Most likely as avidday said, compiler just remove computation of accumulatedEnergy if you remove using it. That bad performance maybe normal for this code. exp uses double btp, use expf of __expf for low precision. Your code with 7 working threads and 32 block size probably works about 8 times slower than code with 32 threads and more proper block size. And exp is slow too.

HiRez · May 13, 2010, 10:30pm

Don’t you need a __syncthreads() after Part A?

Brad_Peterson · May 14, 2010, 12:20am

Lev,

You nailed it.

exp() is by far the biggest drag on the algorithm.
The compiler is dropping the exp() calculation if I remove either parts B (obviously, since exp() is in that part) or part C (since accumulatedenergy wouldn’t be used).
Replacing the division by multiplication by the reciprocal sped things up 15%
Having exp() calculate only on threads 0-6 really slowed things down.

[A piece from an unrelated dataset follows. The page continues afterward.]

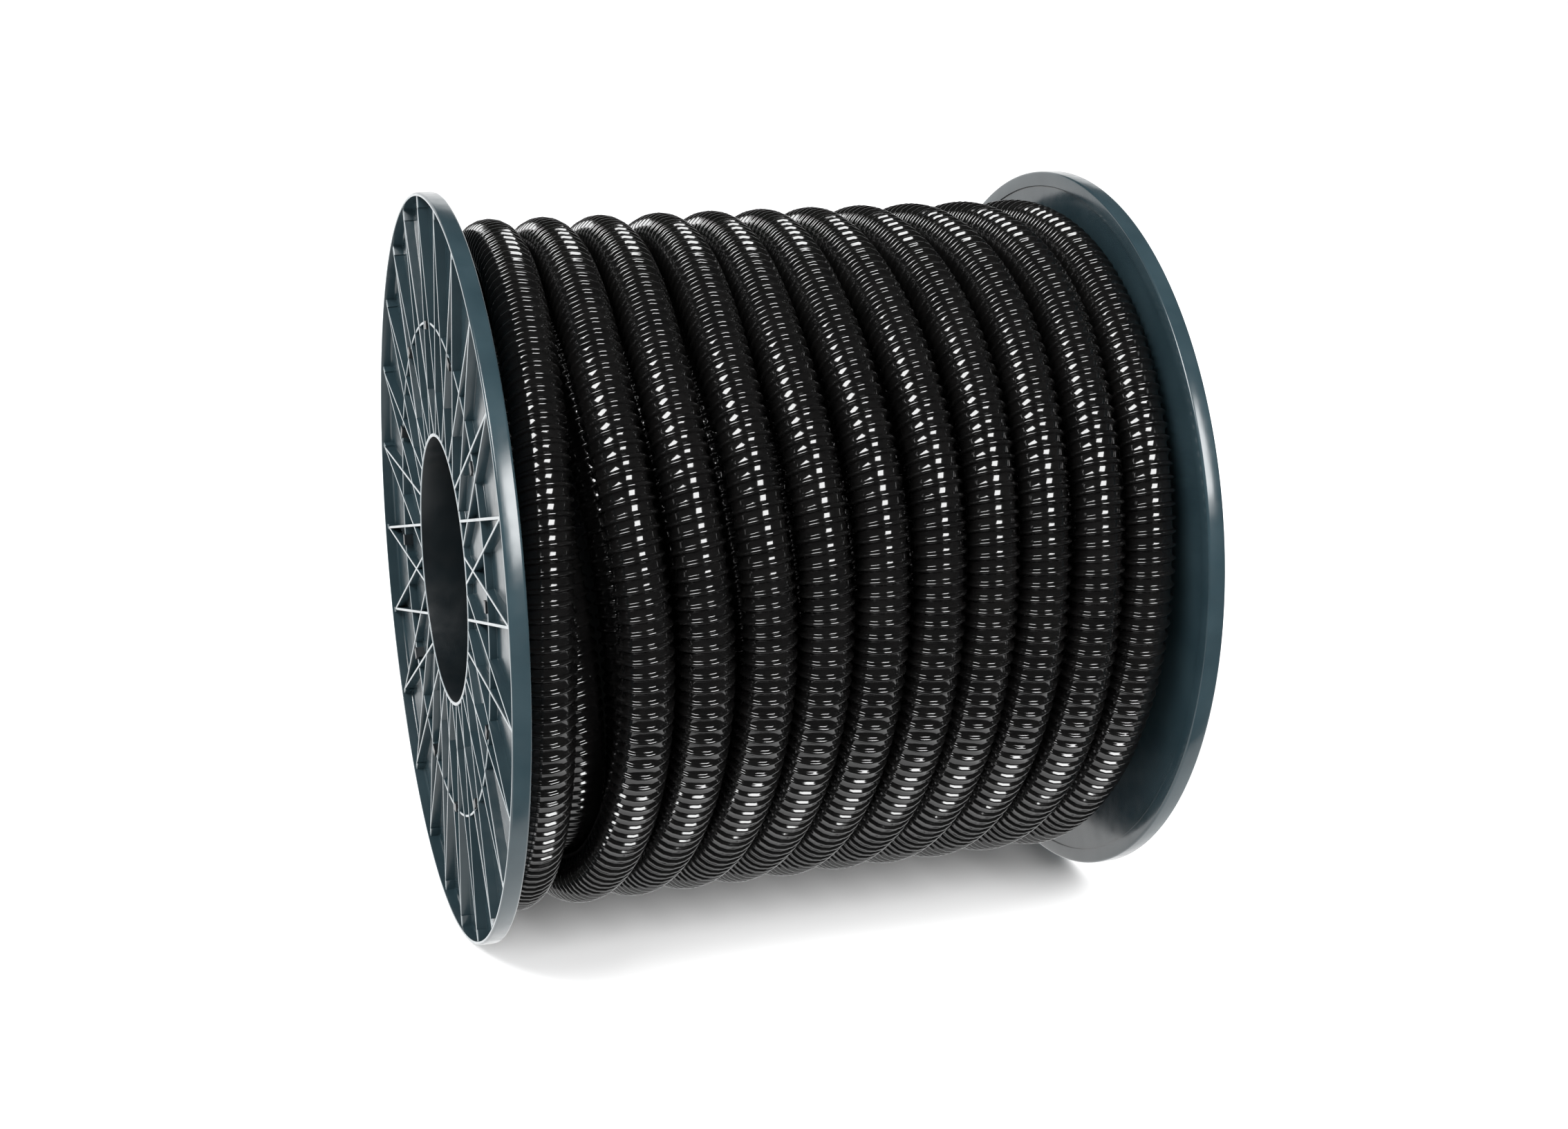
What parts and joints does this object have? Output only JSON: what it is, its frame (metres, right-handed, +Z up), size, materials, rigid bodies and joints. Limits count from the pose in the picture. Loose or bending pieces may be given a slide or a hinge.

I was able to move the exp() calculation up into part A, which uses all 32 threads, which sped things up another 3 times.
Replacing exp() with __expf() took the previous results and improved it another roughly 3x.

A lot of this seems obvious now, I feel kind of dumb for not spotting it earlier.

Also, I made some of these optimizations to my naive algorithm, and now my naive algorithm is performing better. Argh! :P And I really thought my second algorithm was clever in how it uses coalescing. Oh well, I’m much happier now that I understand what’s going on.

Thanks again for the help.

Lev · May 14, 2010, 8:17am

Do not forget about syncthreads after filling shared memory as HiRex said.